Task goal - Of the records that follow, copy only the lines from the line containing "const closest = selfGaps.reduce((least, entry)" to the line containing "before = set(bpy.data.objects)", both included, exactly as written.

***** The records *****

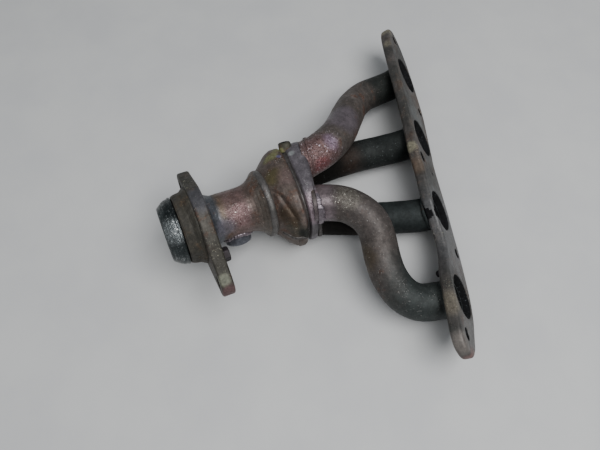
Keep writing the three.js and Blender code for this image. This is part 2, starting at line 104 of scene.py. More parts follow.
def heading(turn, rise):
    """A level direction turned from -X towards -Y, then raised."""
    flat = math.cos(rise)
    return np.array([-math.cos(turn) * flat, -math.sin(turn) * flat, math.sin(rise)])


def section(distance):
    """Centre, sideways, upward and forward axes at a distance along the collector axis."""
    swing = min(max(distance / TURN_DONE, 0.0), 1.0)
    lean = min(max((distance - LEAN_FROM) / (BARREL_END - LEAN_FROM), 0.0), 1.0)
    turn = CAP_TURN + (AXIS_TURN - CAP_TURN) * swing
    turn += (OUTLET_TURN - turn) * lean
    ahead = heading(turn, OUTLET_RISE * lean)
    side = np.array([-math.sin(turn), math.cos(turn), 0.0])
    centre = FRONT + heading(AXIS_TURN, 0.0) * min(distance, BARREL_END)
    centre = centre + heading(OUTLET_TURN, OUTLET_RISE) * max(distance - BARREL_END, 0.0)
    return centre, side, np.cross(side, ahead), ahead


def on_axis(distance, side=0.0, up=0.0):
    centre, across, over, _ = section(distance)
    return centre + across * side + over * up


_, OUT_SIDE, OUT_UP, AHEAD = section(100.0)


def place(p):
    """Layout millimetres to frame metres."""
    return np.asarray(p, float) * MM + ORIGIN


# ---- small tools
def unit(v):
    v = np.asarray(v, float)
    return v / np.linalg.norm(v)


norm = np.linalg.norm


def run_along(points):
    """Distance from the first point to each point of a line."""
    return np.concatenate([[0], np.cumsum(norm(np.diff(points, axis=0), axis=1))])


def turn(count):
    """Evenly spaced angles once round."""
    return np.linspace(0, 2 * math.pi, count, endpoint=False)


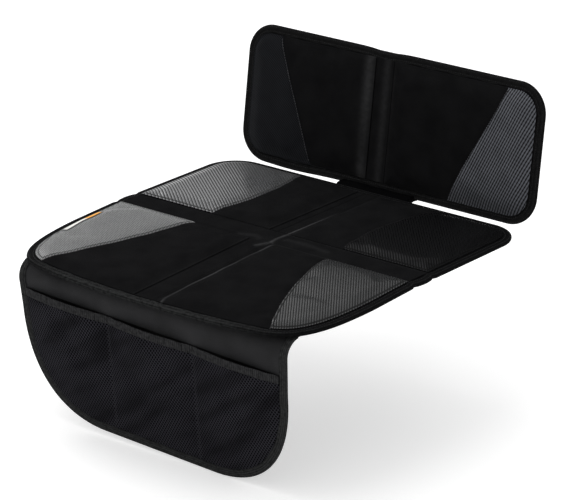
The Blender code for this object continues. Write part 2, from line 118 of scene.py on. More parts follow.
def front_half():
    """The seat's front edge on the right: a bowed front, then a long round corner up to the side."""
    corner_start = (SEAT_SIDE, -SEAT_FRONT + FRONT_CORNER_DEPTH)
    corner_end = (SEAT_SIDE - FRONT_CORNER_REACH, -SEAT_FRONT + FRONT_BOW)
    front = pulled_curve((0, -SEAT_FRONT), (corner_end[0] * 0.35, -SEAT_FRONT),
                         (corner_end[0] * 0.70, -SEAT_FRONT + FRONT_BOW * 0.3), corner_end)
    corner = pulled_curve(
        corner_end, (corner_end[0] + FRONT_CORNER_REACH * 0.75, corner_end[1] + FRONT_BOW * 0.7),
        (SEAT_SIDE - FRONT_CORNER_REACH * 0.05, corner_start[1] - FRONT_CORNER_DEPTH * 0.58), corner_start)
    return np.vstack([front, corner[1:]])


def rear_half():
    """The seat's rear edge on the right, from the side round the corner to the middle."""
    centre = (SEAT_SIDE - REAR_CORNER_RADIUS, SEAT_REAR - REAR_CORNER_RADIUS)
    return np.vstack([round_corner(centre, REAR_CORNER_RADIUS, 0, 90), [(0, SEAT_REAR)]])


def whole(lower, upper, spacing):
    """A panel's outline: its two edges on the right and their mirror image, in even steps."""
    right = np.vstack([lower, upper])
    return evenly(np.vstack([right, (right * (-1, 1))[::-1][1:-1]]), spacing)


def limits(lower, upper, distance):
    """Two functions of across: where an outline's lower and upper edges lie when moved inwards.

    The third value is how far out the side lies.
    """
    outline = whole(lower, upper, OUTLINE_STEP)
    inner = moved_in(outline, distance)
    right = inner[inner[:, 0] >= -1e-9]
    side = right[:, 0].max()
    middle = right[right[:, 0] > side - 1e-6, 1].mean()
    low, high = right[right[:, 1] <= middle], right[right[:, 1] > middle]
    low, high = low[np.argsort(low[:, 0])], high[np.argsort(high[:, 0])]
    return (lambda x: np.interp(np.abs(x), low[:, 0], low[:, 1]),
            lambda x: np.interp(np.abs(x), high[:, 0], high[:, 1]), side)


def spread(count, evenness=0.6):
    """Steps from 0 to 1 that are finer at both ends: e u + (1 - e) (1 - cos(pi u)) / 2."""
    u = np.linspace(0, 1, count)
    return evenness * u + (1 - evenness) * (1 - np.cos(np.pi * u)) / 2


def field(x, low, high, rows):
    """Grid of flat places: columns at each x, each with its rows from low(x) to high(x)."""
    t = spread(rows)[:, None]
    start, end = low(x)[None, :], high(x)[None, :]
    return np.broadcast_to(x[None, :], (rows, len(x))), start + t * (end - start)


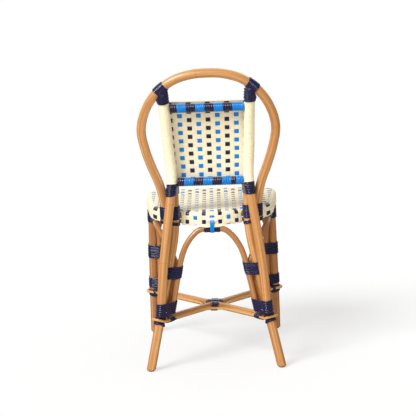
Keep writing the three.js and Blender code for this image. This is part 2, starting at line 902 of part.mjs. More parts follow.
// Block above or below the middle of the crossing, as wide as the other pole
function lapBlock(along, above) {
  const block = new THREE.BoxGeometry(4 * stretcherDiameter, loose(stretcherDiameter), stretcherDiameter);
  block.rotateZ(Math.atan2(along.y, along.x));
  const shift = (stretcherDiameter - fitGap) / 2;
  block.translate(crossing.x, crossing.y, crossing.z + (above ? shift : -shift));
  return block;
}

function addStretcherPoles() {
  const legs = [...rearLegs, ...frontLegs].map((leg) => pole(leg, loose(poleDiameter), legSteps));
  const first = new THREE.LineCurve3(rearLeft, frontRight);
  const second = new THREE.LineCurve3(rearRight, frontLeft);
  const overFirst = lapBlock(second.getTangent(0), true);
  const underSecond = lapBlock(first.getTangent(0), false);
  const firstPole = cutAway(pole(first, stretcherDiameter, 1), [...legs, overFirst]);
  const secondPole = cutAway(pole(second, stretcherDiameter, 1), [...legs, underSecond]);
  addPart("stretcher_pole_rear_left", firstPole, rattan);
  addPart("stretcher_pole_rear_right", secondPole, rattan);
}

// Cane between two legs: along one pole, round the corner by the crossing, and hooked round the next leg
function caneCurve(from, to) {
  const arm = (corner) => corner.at.clone().sub(crossing).setZ(0).normalize();
  const turned = (direction) => point(-direction.y, direction.x, 0);
  const start = arm(from);
  const end = arm(to);
  const startSide = turned(start);
  const endSide = turned(end).negate();
  const beside = (stretcherDiameter + caneDiameter) / 2 + fitGap;
  const roundLeg = (poleDiameter / 2 + caneDiameter / 2 + fitGap) / Math.cos(Math.PI / 12);
  const half = start.angleTo(end) / 2;
  const tangent = caneCornerRadius / Math.tan(half);
  const meet = crossing.clone().addScaledVector(startSide, beside);
  meet.addScaledVector(start, beside / Math.tan(half));
  const hub = meet.clone().addScaledVector(start, tangent).addScaledVector(startSide, caneCornerRadius);
  const bend = (share) => {
    const out = startSide.clone().lerp(endSide, share).normalize();
    return hub.clone().addScaledVector(out, -caneCornerRadius);
  };
  const beyond = (corner, along, forward, side, reach) => {
    return corner.at.clone().addScaledVector(along, forward).addScaledVector(side, reach);
  };
  const points = [
    beyond(from, start, -caneTail, startSide, beside),
    meet.clone().addScaledVector(start, tangent + caneCornerRadius),
    ...[0, 0.25, 0.5, 0.75, 1].map(bend),
    meet.clone().addScaledVector(end, tangent + caneCornerRadius),
    beyond(to, end, -caneTail, endSide, beside),
  ];
  const level = (at) => at.setZ(stretcherHeight + stretcherRise * at.y);
  points.forEach(level);
  for (let angle = -90; angle <= 90; angle += 30) {
    const forward = roundLeg * Math.cos(radians(angle));
    const aside = roundLeg * Math.sin(radians(angle));
    const at = level(beyond(to, end, forward, endSide, -aside));
    at.z += to.lift * Math.cos(radians(angle));
    points.push(at);
  }
  points.push(level(beyond(to, end, 2 * fitGap - caneTail, endSide, -beside)));
  return smoothCurve(points);
}

// Thin pole along a level curve, with more steps where the curve has more points
function levelPole(curve, diameter, steps, facets) {
  const points = [];
  const up = point(0, 0, 1);
  for (let step = 0; step <= steps; step += 1) {
    const at = curve.getPoint(step / steps);
    const along = curve.getTangent(step / steps);
    const side = up.clone().cross(along).normalize();
    const rise = along.cross(side);
    for (let corner = 0; corner < facets; corner += 1) {
      const angle = (2 * Math.PI * corner) / facets;
      const edge = at.clone().addScaledVector(side, (diameter / 2) * Math.cos(angle));
      points.push(edge.addScaledVector(rise, (diameter / 2) * Math.sin(angle)));
    }
  }
  const faces = skinFaces(steps + 1, facets, false);
  const end = steps * facets;
  for (let corner = 2; corner < facets; corner += 1) {
    faces.push([0, corner, corner - 1], [end, end + corner - 1, end + corner]);
  }
  return closedMesh(points, faces);
}

function addStretcherCanes() {
  const names = ["rear", "right", "front", "left"];
  names.forEach((name, index) => {
    const curve = caneCurve(corners[index], corners[(index + 1) % corners.length]);
    addPart(`stretcher_cane_${name}`, levelPole(curve, caneDiameter, caneSteps, caneFacets), paleCane);
  });
}

// Lashings and windings

function addBackLashings() {
  sides.forEach(({ name, sign }, index) => {
    const post = { curve: posts[index], diameter: poleDiameter };
    const leg = { curve: rearLegs[index], diameter: poleDiameter };
    const foot = { curve: hoopSides[index], diameter: poleDiameter };
    const topLow = topRailHeight + postTopLashingRise;
    const rising = { tilt: postTopLashingTilt, lifted: sign > 0 ? Math.PI : 0, growing: true };
    addLashing(`post_top_binding_${name}`, [post], topLow, postTopLashing, narrowLashingTurns, rising);
    const postLow = rearLegTopHeight + postLashingRise - postLashing;
    addLashing(`post_binding_${name}`, [post, leg], postLow, postLashing, narrowLashingTurns);
    const cornerLow = seatHeight + seatCornerLashingRise - seatCornerLashing;
    addLashing(`seat_corner_binding_${name}`, [foot, leg], cornerLow, seatCornerLashing, lashingTurns);
    const share = shareAtHeight(hoopSides[index], hoopTopHeight - hoopLashingDrop) / 2;
    const middle = sign > 0 ? share : 1 - share;
    const part = `hoop_binding_${name}`;
    addPoleWinding(part, hoop, poleDiameter, middle, hoopLashing, lashingTurns, poleFacets, navy);
  });
}

function addRearLashings() {
  sides.forEach(({ name, sign }, index) => {
    const leg = { curve: rearLegs[index], diameter: poleDiameter };
    const post = { curve: posts[index], diameter: poleDiameter };
    const [rearLimb, sideLimb] = [
      limbOf(rearArch, sign > 0 ? 0 : 1, sign > 0 ? limbShare : 1 - limbShare),
      limbOf(sideArches[index], 0, limbShare),
    ].map((curve) => ({ curve, diameter: archDiameter }));
    const legLow = rearArchFootHeight - rearLegLashingDrop;
    const legMembers = [leg, post, rearLimb, sideLimb];
    addLashing(`leg_binding_rear_${name}`, legMembers, legLow, rearLegLashing, wideLashingTurns);
    const archLow = archTieHeight - rearArchLashingDrop;
    const archMembers = [leg, rearLimb, sideLimb];
    addLashing(`arch_binding_rear_${name}`, archMembers, archLow, rearArchLashing, lashingTurns);
  });
}

function addFrontLashings() {
  sides.forEach(({ name, sign }, index) => {
    const leg = { curve: frontLegs[index], diameter: poleDiameter };
    const limbs = [
      limbOf(frontArch, sign > 0 ? 0 : 1, sign > 0 ? limbShare : 1 - limbShare),
      limbOf(sideArches[index], 1, 1 - limbShare),
    ].map((curve) => ({ curve, diameter: archDiameter }));
    const topLow = lipHeight - frontTopLashingDrop - frontTopLashing;
    addLashing(`leg_top_binding_front_${name}`, [leg], topLow, frontTopLashing, lashingTurns);
    const archLow = archTieHeight - frontArchLashingDrop;
    addLashing(`arch_binding_front_${name}`, [leg, ...limbs], archLow, frontArchLashing, lashingTurns);
    const footLow = frontArchFootHeight - frontFootLashingDrop;
    addLashing(`leg_binding_front_${name}`, [leg, ...limbs], footLow, frontFootLashing, lashingTurns);
  });
}

function addStretcherLashings() {
  const legs = [rearLegs[0], rearLegs[1], frontLegs[1], frontLegs[0]];
  corners.forEach(({ name, at }, index) => {
    const lifted = Math.atan2(at.y - crossing.y, at.x - crossing.x);
    const rear = at.y > crossing.y;
    const tilt = rear ? rearStretcherLashingTilt : frontStretcherLashingTilt;
    const low = stretcherHeight - (rear ? rearStretcherLashingDrop : frontStretcherLashingDrop);
    const members = [{ curve: legs[index], diameter: poleDiameter }];
    const bend = { tilt, lifted, growing: false };
    const part = `stretcher_binding_${name}`;
    addLashing(part, members, low, stretcherLashing, stretcherLashingTurns, bend);
  });
}

// Round the crossing, from side to side: over the poles, down between them, and back beneath
function addCentreLashing() {
  const facets = 8;
  const corner = stretcherDiameter / 8;
  const halfHeight = stretcherDiameter / 2 + fitGap - corner;
  const opening = rearLeft.clone().sub(crossing).setZ(0).normalize();
  const halfWidth = centreLashing / 2;
  const halfDepth = (stretcherDiameter / 2 + halfWidth * opening.y) / opening.x + fitGap - corner;
  const run = (halfWidth * narrowLashingTurns) / (narrowLashingTurns + 1);
  const place = (share, step, lift, along) => {
    const radius = (corner + lift) / Math.cos(Math.PI / facets);
    const direction = (2 * Math.PI * (step + 0.5)) / facets;
    const across = Math.cos(direction);
    const rise = Math.sin(direction);
    const y = Math.sign(across) * halfDepth + radius * across;
    const z = Math.sign(rise) * halfHeight + radius * rise;
    return point(mix(-run, run, share) + along, crossing.y + y, crossing.z + z);
  };
  const name = "stretcher_binding_centre";
  addPart(name, winding(name, { facets, place }, centreLashing, narrowLashingTurns), navy);
}

function addArchTopLashings() {
  const arches = { rear: rearArch, front: frontArch, left: sideArches[0], right: sideArches[1] };
  for (const [name, curve] of Object.entries(arches)) {
    const part = `arch_top_binding_${name}`;
    addPoleWinding(part, curve, archDiameter, 0.5, archTopLashing, lashingTurns, archFacets, navy);
  }
}

addHoop();
addPosts();
addRails();
addPostWindings();
addBackWeave();
addLegs();
addGlides();
addSeatFrame();
addSeatWeave();
addArches();
addStretcherPoles();
addStretcherCanes();
addBackLashings();
addRearLashings();
addFrontLashings();
addStretcherLashings();
addCentreLashing();
addArchTopLashings();

// The origin lies under the middle of the chair's own box
const box = new THREE.Box3().setFromObject(chair);
chair.position.set(-(box.min.x + box.max.x) / 2, -(box.min.y + box.max.y) / 2, -box.min.z);

const closest = selfGaps.reduce((least, entry) => (entry.gap < least.gap ? entry : least));
console.log(`Least gap of a winding to itself: ${closest.gap.toFixed(2)} mm, in ${closest.name}`);

export default chair;
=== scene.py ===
"""Rattan bistro chair, dressed for a picture: bent poles lashed together, a hooped back, woven seat and back.

Metres, +Z up. The sitter faces -Y, and left is +X. Every piece is placed by the sizes of the chair's frame.
"""

import math
import random

import bmesh
import bpy
import numpy as np
from mathutils import Matrix, Vector


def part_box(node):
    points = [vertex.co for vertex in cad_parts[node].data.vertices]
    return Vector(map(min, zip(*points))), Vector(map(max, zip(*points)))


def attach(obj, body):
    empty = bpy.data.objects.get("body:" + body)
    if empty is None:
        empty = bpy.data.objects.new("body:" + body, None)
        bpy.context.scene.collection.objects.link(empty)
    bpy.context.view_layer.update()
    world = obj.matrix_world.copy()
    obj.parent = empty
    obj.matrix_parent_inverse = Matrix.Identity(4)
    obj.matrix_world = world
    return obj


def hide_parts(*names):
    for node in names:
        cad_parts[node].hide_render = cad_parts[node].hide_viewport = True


bl_info = {
    "name": "Rattan Bistro Chair",
    "version": (1, 0, 0),
    "blender": (4, 5, 0),
    "location": "3D View > Sidebar > Chair",
    "description": "Builds a rattan bistro chair from bent poles, lashings and woven strands",
    "category": "Add Mesh",
}

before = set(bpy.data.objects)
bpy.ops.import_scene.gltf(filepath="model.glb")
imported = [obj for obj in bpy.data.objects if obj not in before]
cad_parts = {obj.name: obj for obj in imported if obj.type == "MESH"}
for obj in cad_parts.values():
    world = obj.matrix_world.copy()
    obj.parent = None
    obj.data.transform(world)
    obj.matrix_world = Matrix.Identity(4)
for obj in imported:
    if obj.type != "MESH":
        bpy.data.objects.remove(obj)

SIDES = (("left", 1), ("right", -1))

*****

The output -
const closest = selfGaps.reduce((least, entry) => (entry.gap < least.gap ? entry : least));
console.log(`Least gap of a winding to itself: ${closest.gap.toFixed(2)} mm, in ${closest.name}`);

export default chair;
=== scene.py ===
"""Rattan bistro chair, dressed for a picture: bent poles lashed together, a hooped back, woven seat and back.

Metres, +Z up. The sitter faces -Y, and left is +X. Every piece is placed by the sizes of the chair's frame.
"""

import math
import random

import bmesh
import bpy
import numpy as np
from mathutils import Matrix, Vector


def part_box(node):
    points = [vertex.co for vertex in cad_parts[node].data.vertices]
    return Vector(map(min, zip(*points))), Vector(map(max, zip(*points)))


def attach(obj, body):
    empty = bpy.data.objects.get("body:" + body)
    if empty is None:
        empty = bpy.data.objects.new("body:" + body, None)
        bpy.context.scene.collection.objects.link(empty)
    bpy.context.view_layer.update()
    world = obj.matrix_world.copy()
    obj.parent = empty
    obj.matrix_parent_inverse = Matrix.Identity(4)
    obj.matrix_world = world
    return obj


def hide_parts(*names):
    for node in names:
        cad_parts[node].hide_render = cad_parts[node].hide_viewport = True


bl_info = {
    "name": "Rattan Bistro Chair",
    "version": (1, 0, 0),
    "blender": (4, 5, 0),
    "location": "3D View > Sidebar > Chair",
    "description": "Builds a rattan bistro chair from bent poles, lashings and woven strands",
    "category": "Add Mesh",
}

before = set(bpy.data.objects)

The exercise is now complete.